Advanced Transaction Processing:Transaction Management in Multidatabases

Transaction Management in Multidatabases

Recall from Section 19.8 that a multidatabase system creates the illusion of logical database integration, in a heterogeneous database system where the local database systems may employ different logical data models and data-definition and data- manipulation languages, and may differ in their concurrency-control and transaction-management mechanisms.

A multidatabase system supports two types of transactions:

1. Local transactions. These transactions are executed by each local database system outside of the multidatabase system’s control.

2. Global transactions. These transactions are executed under the multidatabase system’s control.

The multidatabase system is aware of the fact that local transactions may run at the local sites, but it is not aware of what specific transactions are being executed, or of what data they may access.

Ensuring the local autonomy of each database system requires that no changes be made to its software. A database system at one site thus is not able to communicate directly with a one at any other site to synchronize the execution of a global transaction active at several sites.

Since the multidatabase system has no control over the execution of local transactions, each local system must use a concurrency-control scheme (for example, two phase locking or timestamping) to ensure that its schedule is serializable. In addition, in case of locking, the local system must be able to guard against the possibility of local deadlocks.

The guarantee of local serializability is not sufficient to ensure global serializability. As an illustration, consider two global transactions T1 and T2, each of which accesses and updates two data items, A and B, located at sites S1 and S2, respectively.

Suppose that the local schedules are serializable. It is still possible to have a situation where, at site S1, T2 follows T1, whereas, at S2, T1 follows T2, resulting in a nonserializable global schedule.

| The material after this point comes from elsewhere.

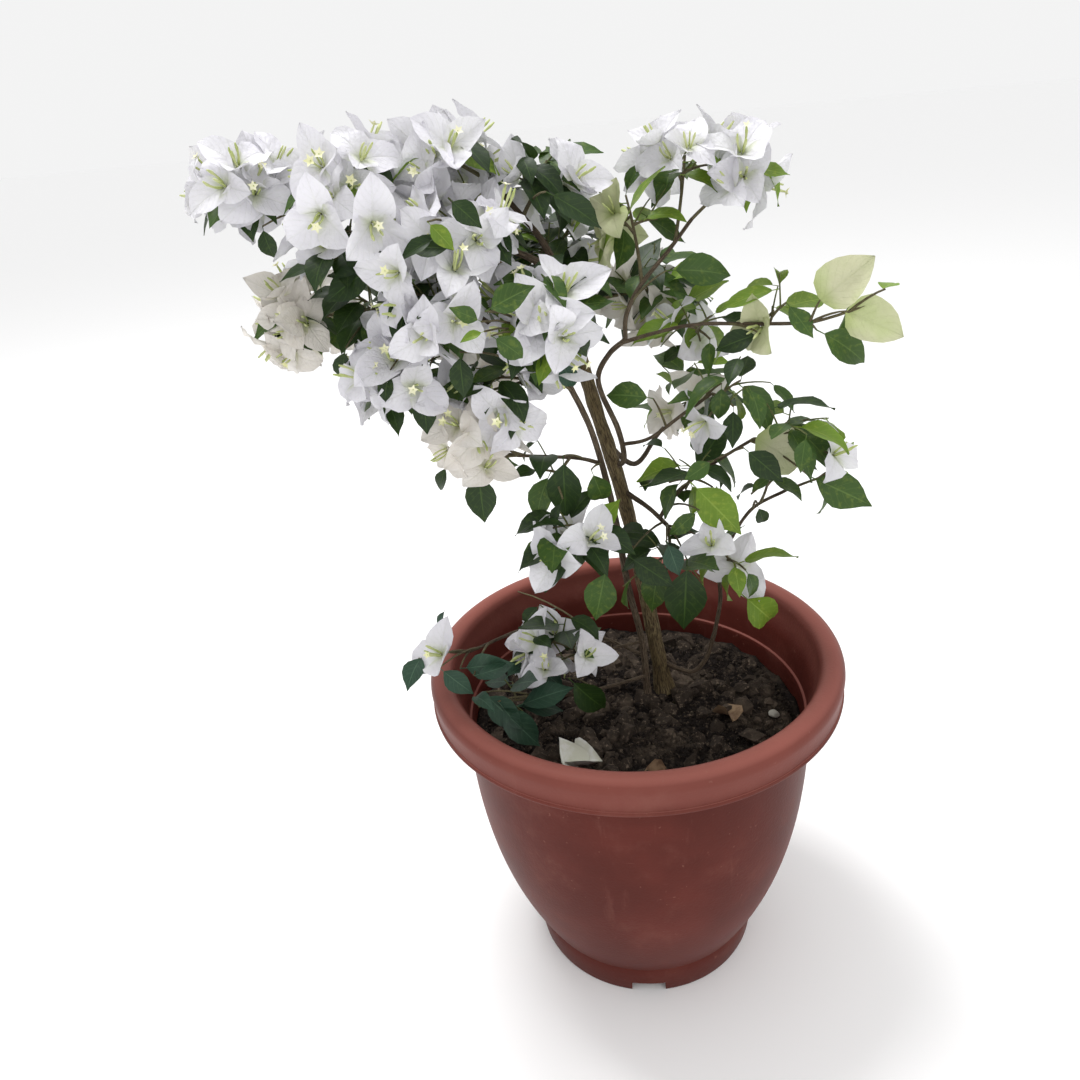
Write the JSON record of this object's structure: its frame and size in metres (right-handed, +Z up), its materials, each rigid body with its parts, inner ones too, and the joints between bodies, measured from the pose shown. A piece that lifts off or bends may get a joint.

Indeed, even if there is no concurrency among global transactions (that is, a global transaction is submitted only after the previous one commits or aborts), local serializability is not sufficient to ensure global serializability (see Exercise 24.14).

Depending on the implementation of the local database systems, a global transaction may not be able to control the precise locking behavior of its local substransactions. Thus, even if all local database systems follow two-phase locking, it may be possible only to ensure that each local transaction follows the rules of the protocol. For example, one local database system may commit its subtransaction and release locks, while the subtransaction at another local system is still executing. If the local systems permit control of locking behavior and all systems follow two-phase locking, then the multidatabase system can ensure that global transactions lock in a two-phase manner and the lock points of conflicting transactions would then define their global serialization order. If different local systems follow different concurrency control mechanisms, however, this straightforward sort of global control does not work.

There are many protocols for ensuring consistency despite concurrent execution of global and local transactions in multidatabase systems. Some are based on imposing sufficient conditions to ensure global serializability. Others ensure only a form of consistency weaker than serializability, but achieve this consistency by less restrictive means. We consider one of the latter schemes: two-level serializability. Section 24.5 describes further approaches to consistency without serializability; other approaches are cited in the bibliographical notes.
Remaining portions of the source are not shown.